Correct answer by Harper - Reinstate Monica on July 9, 2021

Depending on the energy fees and purchase/installation price and possible subsidy programs, a heat pump could be considered. A heat pump for domestic water would save at least 50% of the energy costs, often 60 to 70%. Perhaps photovoltaic (also subsidies available in many places) could help to reduce the total bill, considering in- and off- feed fees. Texas sounds like sunny days.

A tank less heater may save costs because the stand -by losses are very low, and because the anti-legionella heating is not necessary.

But the power demand is huge, most likely the panel needs to be changed.

The power demand for (electronically controlled) water heaters can be decreased by installation of a counterflow heat exchanger at least for the showers ( e.g. see Rob the Plumber videos on YT). In practice, it is 20-50% decrease for showering.

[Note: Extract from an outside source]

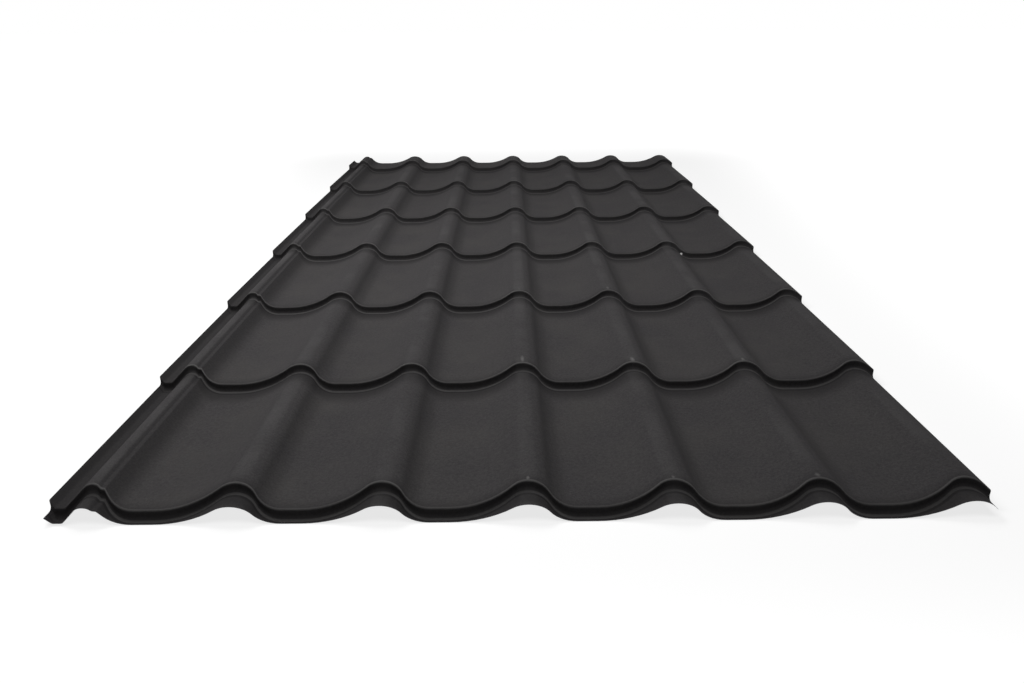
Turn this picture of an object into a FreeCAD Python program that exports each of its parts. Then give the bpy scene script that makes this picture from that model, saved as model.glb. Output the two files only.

A better answer of the ROI would be revealed by an Excel sheet with all data mentioned above, if the average warm water demand profile is taken into account

Answered by xeeka on July 9, 2021

I would agree with saving money by not having a large tank. There will be a lot of wasted power when the appliance is not in use. Individual heating as in showers is a possible answer, but you will need a qualified electrician as I am sure you will need a new consumer unit with individual trips so any problem would not leave you without power. It would need a very large amount of power as three or four water heaters could be in use at the same time. Depending on how you use the hot water (sinks,basins and baths etc ) In my opinion I think you should stay with a new tank, it should be cheaper than dealing with new consumer units and massive power you will need available for separate units. It would be a quick and suitable answer : you may not need a tank so large ?

I am not sure how the water is heated , but you could easily have a second immersion to boost hot water with quicker results. You could also have a timer so the hot water would not be needed when you were not in. My parents had a similar system with just one fast water heater below the kitchen sink in a cupboard below.